First, we are looking for the character of a biblically-qualified elder as described in 1Timothy 3:1–7 and Titus 1:5–9. The man must have a godly testimony before his family, before his congregation, and before a watching world. His conduct in these spheres will practically reveal his character.
But second, competence is also important. He must be able to demonstrate the skill to shepherd the flock with the Word of God. The man who serves as an elder must be “able to teach” (“skilled in teaching”) (1 Timothy 3:2). Titus 1:9 further highlights that this includes the ability to defend the gospel. In other words, he must know the Word and have the ability to both articulate and to apply biblical doctrine. And with what we have already noted, he must have the integrity to be believable. The discerning of such a skill requires the combination of time and opportunity. By the way, this does not mean that the elder or missionary be required to have remarkable pulpit skills. He does not need the identity of a preacher; he is, however, required to have the ability of a teacher.
But third, perhaps the ultimate test of the brother’s competence is his fruitfulness in the commission of our Lord. Therefore, he must have a track record of being a disciple-maker. We should expect that he has a “Timothy.” Like Paul, the elder/missionary must be able to demonstrate that he has learned truth and that he is able to commit this to faithful men who can teach others also (2 Timothy 2:2). The spiritually mature leader is both a Timothy and one who has a Timothy.
In other words, when the church is asked to confirm a man as either an elder or a missionary, it has every right (and responsibility) to ask, “Where is your Timothy? Show us the proof of your call to shepherd people.”
In June 1985 I made a trip to Australia before our eventual move to serve there as a missionary. I received some sound and sobering advice from a well-seasoned missionary. He said, “Make sure that you are coming here as a missionary and not as a ‘vacationary.’ And if you are not making disciples at home then don’t think that you will make them here. Getting on an airplane does not make you a missionary.” I needed to hear that. Nearly thirty years later I am still grateful for that honest and wise counsel.

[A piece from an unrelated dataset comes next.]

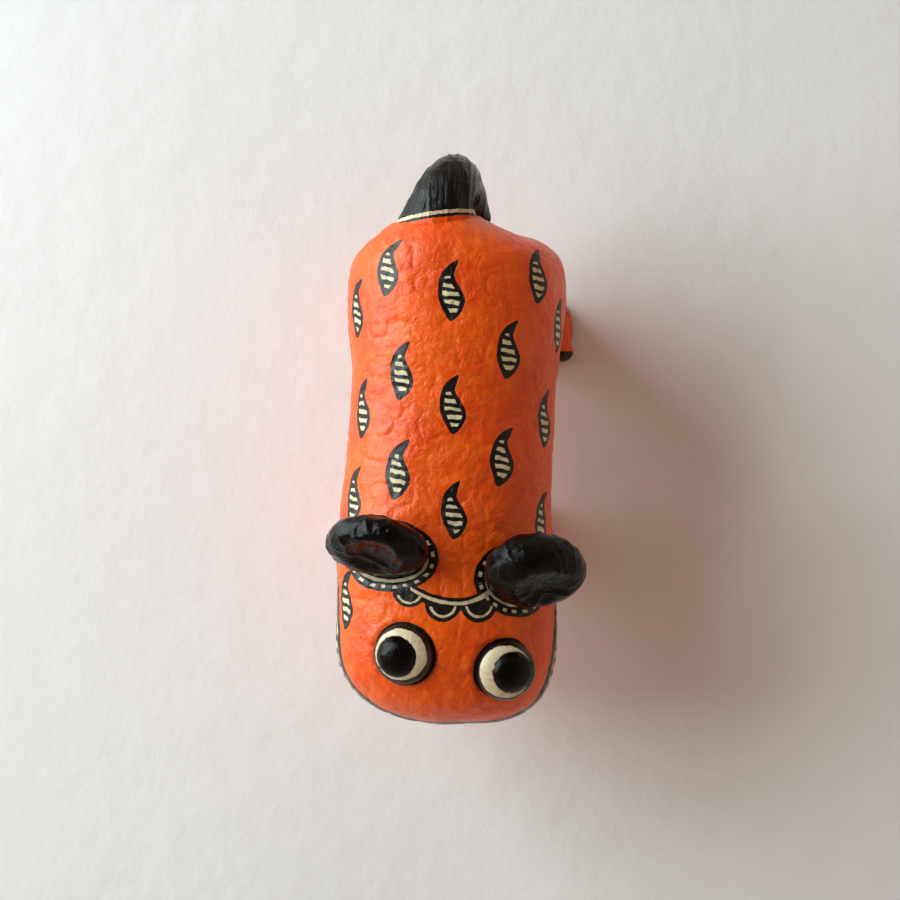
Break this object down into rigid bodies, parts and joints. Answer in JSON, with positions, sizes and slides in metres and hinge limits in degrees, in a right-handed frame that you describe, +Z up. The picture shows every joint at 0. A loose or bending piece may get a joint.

This brother was simply saying that if I did not have a track record of taking the things that I had learned and committing them to faithful men who were able to teach others also, I was not qualified for the job as a missionary. And I would add, neither would I have been qualified to be an elder. If sheep produce sheep, then we should expect shepherds to produce shepherds.
As we evaluate men who indicate a call to the ministry we must expect that they prove this call before us. We must expect that, over time, they will be able to show us a Timothy; one to whom they have passed the truth of God’s Word to the point that this disciple is also a disciple-maker. In other words, as important as is faithfulness to the task, just as important is fruitfulness in the task.
Knowledge is great, but it does not automatically identify one as a leader. Having all of the answers concerning how to “do church” is helpful but not sufficient. The ability to detect error is helpful but it does not qualify one as a shepherd. The ability to speak in public can be a wonderful gift but it is no proof of spiritual maturity. Rather, as someone has said, “the fruit of a Christian is another Christian.” Based on Jesus’ teaching as recorded in John 15:1–8, this is a legitimate principle.
As the disciple abides in Christ, something of His glorious character is reproduced and revealed in the disciple’s life. But this will then be reproduced in the lives of others. We call this the Great Commission (Matthew 28:19–20).
When examining the call of a would-be elder or missionary, you should expect to see the fruit of faithfulness to this Commission. You should see it in their home as they shepherd a “Mrs Timothy” and as they raise their little “Timothys” and “Miss Timothys,” as the case may be. But, of course, as the context of 2 Timothy makes clear, you must expect this in the congregation as well. So, look for it hopefully as you ask respectfully, “Where is your Timothy?”